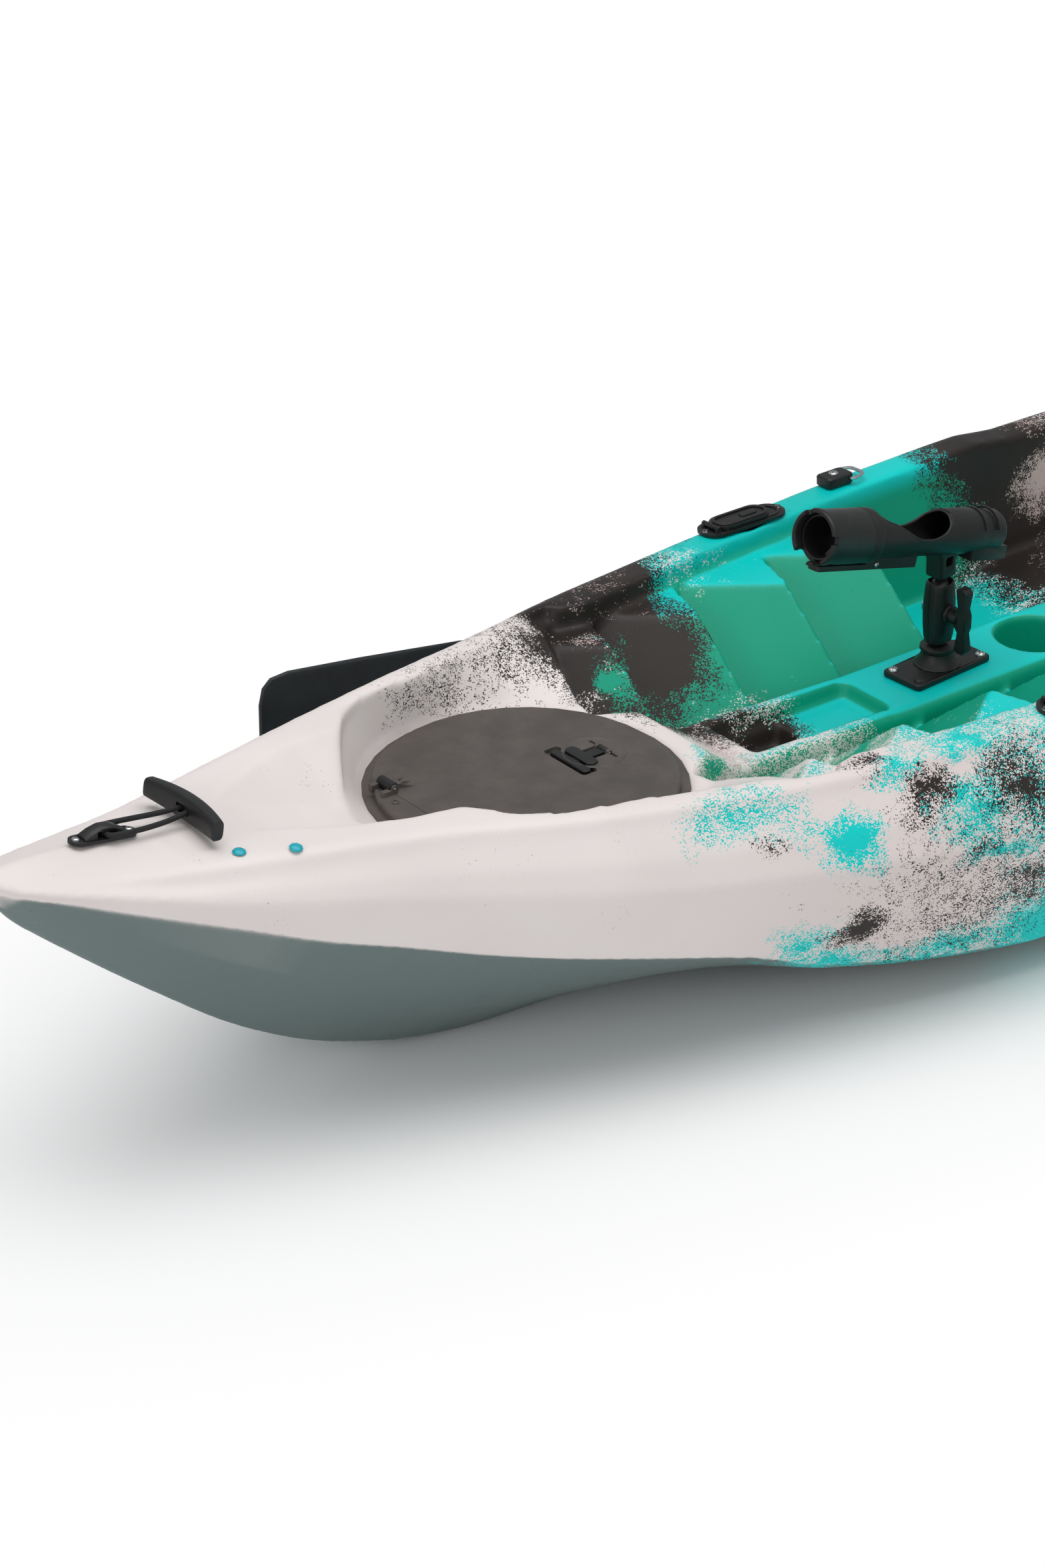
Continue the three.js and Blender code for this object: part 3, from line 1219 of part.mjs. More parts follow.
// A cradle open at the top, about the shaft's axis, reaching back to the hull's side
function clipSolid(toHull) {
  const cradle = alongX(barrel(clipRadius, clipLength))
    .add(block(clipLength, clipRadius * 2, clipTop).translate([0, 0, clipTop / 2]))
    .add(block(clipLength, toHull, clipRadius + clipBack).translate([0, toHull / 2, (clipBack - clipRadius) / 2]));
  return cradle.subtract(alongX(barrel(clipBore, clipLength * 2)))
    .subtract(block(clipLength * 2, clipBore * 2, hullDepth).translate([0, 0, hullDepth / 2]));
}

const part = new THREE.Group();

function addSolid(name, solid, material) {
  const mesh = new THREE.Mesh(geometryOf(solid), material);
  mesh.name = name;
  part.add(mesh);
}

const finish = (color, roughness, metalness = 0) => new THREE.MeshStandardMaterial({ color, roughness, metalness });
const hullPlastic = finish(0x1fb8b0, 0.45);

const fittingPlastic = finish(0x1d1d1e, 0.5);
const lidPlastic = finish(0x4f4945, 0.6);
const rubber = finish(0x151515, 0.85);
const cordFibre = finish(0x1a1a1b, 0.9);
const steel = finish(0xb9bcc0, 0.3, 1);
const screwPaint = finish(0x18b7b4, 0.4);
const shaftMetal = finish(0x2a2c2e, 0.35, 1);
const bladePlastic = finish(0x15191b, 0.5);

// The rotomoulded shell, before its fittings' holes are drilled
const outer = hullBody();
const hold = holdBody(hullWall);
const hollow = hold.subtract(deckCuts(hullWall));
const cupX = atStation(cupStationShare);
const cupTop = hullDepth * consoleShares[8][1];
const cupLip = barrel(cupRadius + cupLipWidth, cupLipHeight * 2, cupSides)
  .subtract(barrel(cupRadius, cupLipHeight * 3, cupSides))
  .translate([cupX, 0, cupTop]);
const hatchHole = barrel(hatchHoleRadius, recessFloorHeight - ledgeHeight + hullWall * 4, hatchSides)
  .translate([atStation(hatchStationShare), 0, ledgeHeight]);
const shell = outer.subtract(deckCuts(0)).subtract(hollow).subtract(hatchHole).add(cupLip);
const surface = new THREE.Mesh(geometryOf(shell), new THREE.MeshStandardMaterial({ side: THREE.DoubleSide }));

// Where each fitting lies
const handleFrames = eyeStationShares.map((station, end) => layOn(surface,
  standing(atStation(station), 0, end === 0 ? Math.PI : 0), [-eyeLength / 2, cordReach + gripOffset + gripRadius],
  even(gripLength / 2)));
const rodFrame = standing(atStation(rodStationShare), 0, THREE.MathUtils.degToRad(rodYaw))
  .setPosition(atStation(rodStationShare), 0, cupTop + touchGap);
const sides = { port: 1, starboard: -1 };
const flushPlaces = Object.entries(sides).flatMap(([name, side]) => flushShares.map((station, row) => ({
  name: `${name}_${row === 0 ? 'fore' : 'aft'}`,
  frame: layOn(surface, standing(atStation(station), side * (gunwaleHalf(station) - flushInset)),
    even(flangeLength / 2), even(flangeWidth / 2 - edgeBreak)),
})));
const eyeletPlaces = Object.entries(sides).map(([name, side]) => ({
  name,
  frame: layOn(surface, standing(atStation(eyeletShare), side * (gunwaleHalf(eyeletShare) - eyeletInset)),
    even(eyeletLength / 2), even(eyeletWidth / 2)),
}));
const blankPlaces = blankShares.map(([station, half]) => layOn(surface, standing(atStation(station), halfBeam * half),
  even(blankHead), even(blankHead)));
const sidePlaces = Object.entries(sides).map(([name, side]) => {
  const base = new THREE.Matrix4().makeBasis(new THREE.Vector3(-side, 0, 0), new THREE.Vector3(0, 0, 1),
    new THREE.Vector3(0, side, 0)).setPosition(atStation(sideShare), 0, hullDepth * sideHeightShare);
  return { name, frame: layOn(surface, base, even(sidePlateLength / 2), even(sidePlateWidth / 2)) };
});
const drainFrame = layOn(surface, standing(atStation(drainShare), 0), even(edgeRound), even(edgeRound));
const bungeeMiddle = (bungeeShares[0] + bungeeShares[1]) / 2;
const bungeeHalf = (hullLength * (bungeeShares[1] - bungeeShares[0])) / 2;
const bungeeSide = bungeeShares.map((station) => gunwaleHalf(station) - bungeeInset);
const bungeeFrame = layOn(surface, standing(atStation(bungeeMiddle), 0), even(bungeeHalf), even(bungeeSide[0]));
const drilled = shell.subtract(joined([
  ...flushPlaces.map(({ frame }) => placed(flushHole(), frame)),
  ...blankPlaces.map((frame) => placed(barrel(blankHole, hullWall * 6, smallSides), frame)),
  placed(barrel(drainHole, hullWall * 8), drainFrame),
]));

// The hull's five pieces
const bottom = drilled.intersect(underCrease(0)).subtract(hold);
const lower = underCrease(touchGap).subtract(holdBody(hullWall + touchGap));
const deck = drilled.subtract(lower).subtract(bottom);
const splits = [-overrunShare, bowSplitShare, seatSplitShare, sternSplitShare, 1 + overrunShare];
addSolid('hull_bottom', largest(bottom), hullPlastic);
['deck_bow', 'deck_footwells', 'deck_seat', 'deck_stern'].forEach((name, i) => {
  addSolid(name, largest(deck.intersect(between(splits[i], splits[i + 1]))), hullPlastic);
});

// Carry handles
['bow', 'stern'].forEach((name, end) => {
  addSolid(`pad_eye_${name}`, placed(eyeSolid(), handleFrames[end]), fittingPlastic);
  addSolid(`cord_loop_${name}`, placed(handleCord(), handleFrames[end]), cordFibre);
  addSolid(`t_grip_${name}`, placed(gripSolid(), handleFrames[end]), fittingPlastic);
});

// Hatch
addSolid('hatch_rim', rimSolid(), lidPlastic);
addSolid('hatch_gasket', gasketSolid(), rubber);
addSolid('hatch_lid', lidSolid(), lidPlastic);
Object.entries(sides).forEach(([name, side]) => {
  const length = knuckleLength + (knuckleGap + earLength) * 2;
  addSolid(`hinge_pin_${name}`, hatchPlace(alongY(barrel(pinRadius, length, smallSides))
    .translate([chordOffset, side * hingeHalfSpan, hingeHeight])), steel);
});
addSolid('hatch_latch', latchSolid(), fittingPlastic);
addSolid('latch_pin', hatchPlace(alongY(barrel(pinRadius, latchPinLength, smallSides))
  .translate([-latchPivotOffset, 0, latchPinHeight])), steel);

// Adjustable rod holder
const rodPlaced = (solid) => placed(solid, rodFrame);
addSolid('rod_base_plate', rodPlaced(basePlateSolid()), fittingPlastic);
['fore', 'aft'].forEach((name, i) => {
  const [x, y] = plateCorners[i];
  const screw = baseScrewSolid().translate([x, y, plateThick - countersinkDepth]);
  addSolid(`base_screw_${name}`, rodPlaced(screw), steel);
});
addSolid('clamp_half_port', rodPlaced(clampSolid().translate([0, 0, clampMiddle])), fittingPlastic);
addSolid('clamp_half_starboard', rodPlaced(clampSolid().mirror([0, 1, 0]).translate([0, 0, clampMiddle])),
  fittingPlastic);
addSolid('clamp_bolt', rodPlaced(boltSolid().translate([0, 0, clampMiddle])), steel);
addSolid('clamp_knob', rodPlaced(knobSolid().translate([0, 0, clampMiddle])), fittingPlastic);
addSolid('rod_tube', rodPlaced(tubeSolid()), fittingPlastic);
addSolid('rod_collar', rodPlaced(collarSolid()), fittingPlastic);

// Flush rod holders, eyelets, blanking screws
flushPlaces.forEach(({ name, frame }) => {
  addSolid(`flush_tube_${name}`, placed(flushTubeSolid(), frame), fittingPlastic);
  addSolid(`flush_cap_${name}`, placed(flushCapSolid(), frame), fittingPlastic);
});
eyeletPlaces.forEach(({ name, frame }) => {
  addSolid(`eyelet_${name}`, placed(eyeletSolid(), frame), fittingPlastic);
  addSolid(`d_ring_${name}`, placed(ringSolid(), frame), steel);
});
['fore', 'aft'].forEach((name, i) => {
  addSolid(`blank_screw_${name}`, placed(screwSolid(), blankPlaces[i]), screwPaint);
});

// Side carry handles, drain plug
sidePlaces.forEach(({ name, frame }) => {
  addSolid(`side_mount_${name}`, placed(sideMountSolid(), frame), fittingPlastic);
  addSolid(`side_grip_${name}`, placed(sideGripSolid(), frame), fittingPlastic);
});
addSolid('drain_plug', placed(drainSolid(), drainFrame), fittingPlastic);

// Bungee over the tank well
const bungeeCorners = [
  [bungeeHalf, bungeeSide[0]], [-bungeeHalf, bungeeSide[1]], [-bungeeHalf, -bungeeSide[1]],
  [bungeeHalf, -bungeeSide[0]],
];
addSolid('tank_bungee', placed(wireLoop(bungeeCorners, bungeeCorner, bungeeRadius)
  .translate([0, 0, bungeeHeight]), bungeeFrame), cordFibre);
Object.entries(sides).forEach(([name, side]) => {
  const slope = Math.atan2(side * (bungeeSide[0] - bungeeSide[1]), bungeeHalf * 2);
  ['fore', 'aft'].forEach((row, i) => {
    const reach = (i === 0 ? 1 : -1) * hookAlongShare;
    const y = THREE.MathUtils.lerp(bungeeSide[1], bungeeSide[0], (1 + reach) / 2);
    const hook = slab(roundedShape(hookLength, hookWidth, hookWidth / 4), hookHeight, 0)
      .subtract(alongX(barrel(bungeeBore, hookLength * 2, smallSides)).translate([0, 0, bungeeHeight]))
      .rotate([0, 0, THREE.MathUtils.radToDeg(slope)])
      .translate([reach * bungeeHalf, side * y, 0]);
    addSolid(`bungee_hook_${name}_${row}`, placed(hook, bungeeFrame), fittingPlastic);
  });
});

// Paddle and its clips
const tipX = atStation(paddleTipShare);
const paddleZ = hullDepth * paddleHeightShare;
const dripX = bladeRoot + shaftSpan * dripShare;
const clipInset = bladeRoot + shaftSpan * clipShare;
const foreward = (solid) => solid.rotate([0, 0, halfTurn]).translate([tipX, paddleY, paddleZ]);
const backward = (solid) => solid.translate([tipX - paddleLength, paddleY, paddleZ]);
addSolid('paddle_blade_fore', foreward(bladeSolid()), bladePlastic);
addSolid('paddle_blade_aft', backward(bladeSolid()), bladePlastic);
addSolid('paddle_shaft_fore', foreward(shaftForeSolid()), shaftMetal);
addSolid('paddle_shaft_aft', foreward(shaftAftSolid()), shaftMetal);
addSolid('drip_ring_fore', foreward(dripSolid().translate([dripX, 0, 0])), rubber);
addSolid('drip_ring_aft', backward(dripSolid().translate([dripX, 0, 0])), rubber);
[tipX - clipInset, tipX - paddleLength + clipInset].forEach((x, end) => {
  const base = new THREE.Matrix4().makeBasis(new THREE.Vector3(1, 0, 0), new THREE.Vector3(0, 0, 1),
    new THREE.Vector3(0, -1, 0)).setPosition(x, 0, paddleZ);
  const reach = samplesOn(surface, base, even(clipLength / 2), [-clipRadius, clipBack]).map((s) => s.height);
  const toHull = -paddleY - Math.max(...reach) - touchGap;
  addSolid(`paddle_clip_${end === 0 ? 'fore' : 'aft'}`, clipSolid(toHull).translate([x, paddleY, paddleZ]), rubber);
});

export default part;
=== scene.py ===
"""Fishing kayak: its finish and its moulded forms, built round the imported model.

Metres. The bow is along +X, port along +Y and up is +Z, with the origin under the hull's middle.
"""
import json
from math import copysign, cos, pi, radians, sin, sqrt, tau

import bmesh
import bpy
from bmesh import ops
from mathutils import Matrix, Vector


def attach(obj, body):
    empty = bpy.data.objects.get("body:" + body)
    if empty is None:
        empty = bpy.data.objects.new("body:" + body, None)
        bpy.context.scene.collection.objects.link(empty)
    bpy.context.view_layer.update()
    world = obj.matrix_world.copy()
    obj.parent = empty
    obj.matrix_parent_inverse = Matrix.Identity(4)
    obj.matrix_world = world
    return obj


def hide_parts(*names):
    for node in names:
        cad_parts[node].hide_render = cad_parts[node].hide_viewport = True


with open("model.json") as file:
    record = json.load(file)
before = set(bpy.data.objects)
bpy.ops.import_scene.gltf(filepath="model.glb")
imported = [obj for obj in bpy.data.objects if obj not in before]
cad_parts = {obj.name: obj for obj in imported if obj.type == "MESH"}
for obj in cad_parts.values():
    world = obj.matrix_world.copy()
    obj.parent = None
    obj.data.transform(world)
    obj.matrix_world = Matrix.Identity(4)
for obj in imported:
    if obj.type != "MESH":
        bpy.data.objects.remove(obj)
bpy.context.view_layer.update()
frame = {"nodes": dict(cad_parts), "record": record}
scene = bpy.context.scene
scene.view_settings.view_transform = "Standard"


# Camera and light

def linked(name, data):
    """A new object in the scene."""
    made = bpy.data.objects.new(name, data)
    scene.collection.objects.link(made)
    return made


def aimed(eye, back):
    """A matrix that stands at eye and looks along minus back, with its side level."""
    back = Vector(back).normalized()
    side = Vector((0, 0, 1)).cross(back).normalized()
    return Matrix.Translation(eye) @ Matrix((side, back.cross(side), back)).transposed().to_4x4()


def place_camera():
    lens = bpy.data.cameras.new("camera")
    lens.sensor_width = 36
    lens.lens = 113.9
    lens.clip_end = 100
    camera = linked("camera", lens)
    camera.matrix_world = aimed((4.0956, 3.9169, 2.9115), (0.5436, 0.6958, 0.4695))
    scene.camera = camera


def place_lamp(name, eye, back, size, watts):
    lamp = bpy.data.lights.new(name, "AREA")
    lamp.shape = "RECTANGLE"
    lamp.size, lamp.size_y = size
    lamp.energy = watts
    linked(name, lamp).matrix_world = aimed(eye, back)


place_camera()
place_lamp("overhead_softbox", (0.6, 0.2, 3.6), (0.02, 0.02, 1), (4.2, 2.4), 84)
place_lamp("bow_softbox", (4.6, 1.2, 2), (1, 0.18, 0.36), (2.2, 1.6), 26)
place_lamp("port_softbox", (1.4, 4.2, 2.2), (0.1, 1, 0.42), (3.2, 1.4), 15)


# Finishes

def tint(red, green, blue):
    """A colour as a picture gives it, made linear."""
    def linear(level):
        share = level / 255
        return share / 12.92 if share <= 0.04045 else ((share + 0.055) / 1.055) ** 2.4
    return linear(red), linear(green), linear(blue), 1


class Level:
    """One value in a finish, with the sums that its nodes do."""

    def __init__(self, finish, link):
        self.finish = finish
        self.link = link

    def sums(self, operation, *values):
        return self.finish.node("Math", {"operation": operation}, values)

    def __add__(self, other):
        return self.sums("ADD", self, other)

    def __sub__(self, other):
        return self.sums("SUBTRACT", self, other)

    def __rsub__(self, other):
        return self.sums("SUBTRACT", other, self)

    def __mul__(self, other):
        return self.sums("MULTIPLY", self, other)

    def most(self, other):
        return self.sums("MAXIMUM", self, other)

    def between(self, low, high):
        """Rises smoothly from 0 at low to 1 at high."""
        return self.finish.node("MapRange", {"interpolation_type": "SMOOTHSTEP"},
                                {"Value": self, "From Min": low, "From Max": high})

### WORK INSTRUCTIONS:
Please print exactly what appears from the first line of the data through the line with "const bladePlastic = finish(0x15191b, 0.5);", including both of those lines and nothing past them.

### FINAL ANSWER:
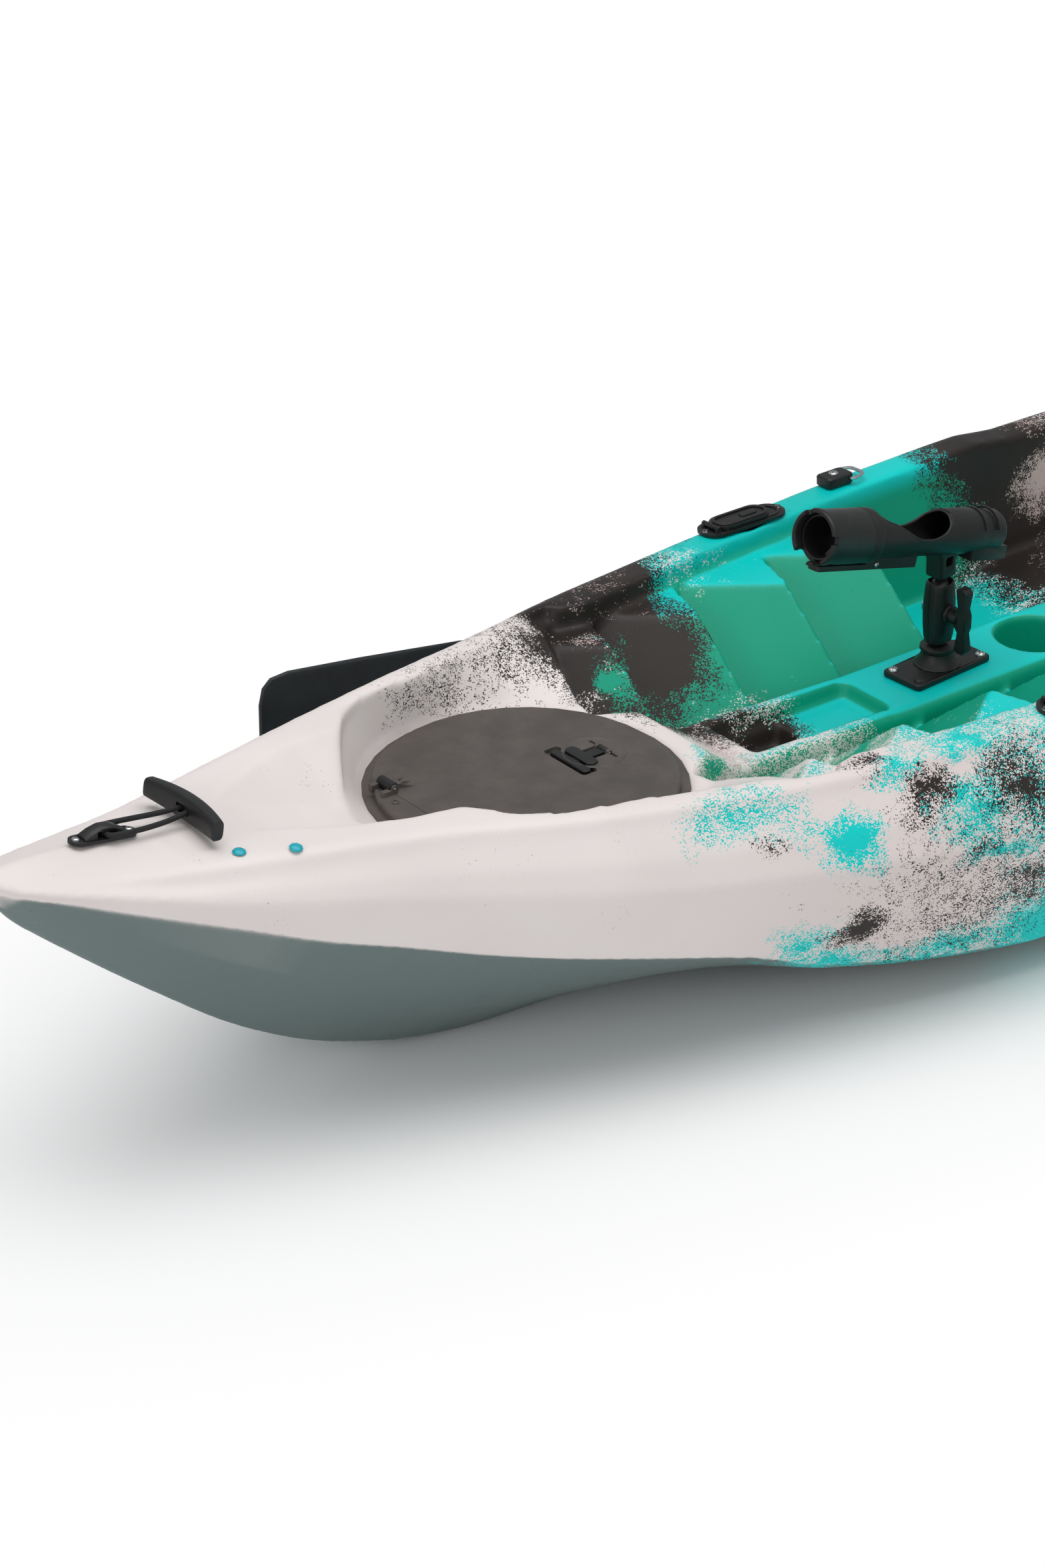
Continue the three.js and Blender code for this object: part 3, from line 1219 of part.mjs. More parts follow.
// A cradle open at the top, about the shaft's axis, reaching back to the hull's side
function clipSolid(toHull) {
  const cradle = alongX(barrel(clipRadius, clipLength))
    .add(block(clipLength, clipRadius * 2, clipTop).translate([0, 0, clipTop / 2]))
    .add(block(clipLength, toHull, clipRadius + clipBack).translate([0, toHull / 2, (clipBack - clipRadius) / 2]));
  return cradle.subtract(alongX(barrel(clipBore, clipLength * 2)))
    .subtract(block(clipLength * 2, clipBore * 2, hullDepth).translate([0, 0, hullDepth / 2]));
}

const part = new THREE.Group();

function addSolid(name, solid, material) {
  const mesh = new THREE.Mesh(geometryOf(solid), material);
  mesh.name = name;
  part.add(mesh);
}

const finish = (color, roughness, metalness = 0) => new THREE.MeshStandardMaterial({ color, roughness, metalness });
const hullPlastic = finish(0x1fb8b0, 0.45);

const fittingPlastic = finish(0x1d1d1e, 0.5);
const lidPlastic = finish(0x4f4945, 0.6);
const rubber = finish(0x151515, 0.85);
const cordFibre = finish(0x1a1a1b, 0.9);
const steel = finish(0xb9bcc0, 0.3, 1);
const screwPaint = finish(0x18b7b4, 0.4);
const shaftMetal = finish(0x2a2c2e, 0.35, 1);
const bladePlastic = finish(0x15191b, 0.5);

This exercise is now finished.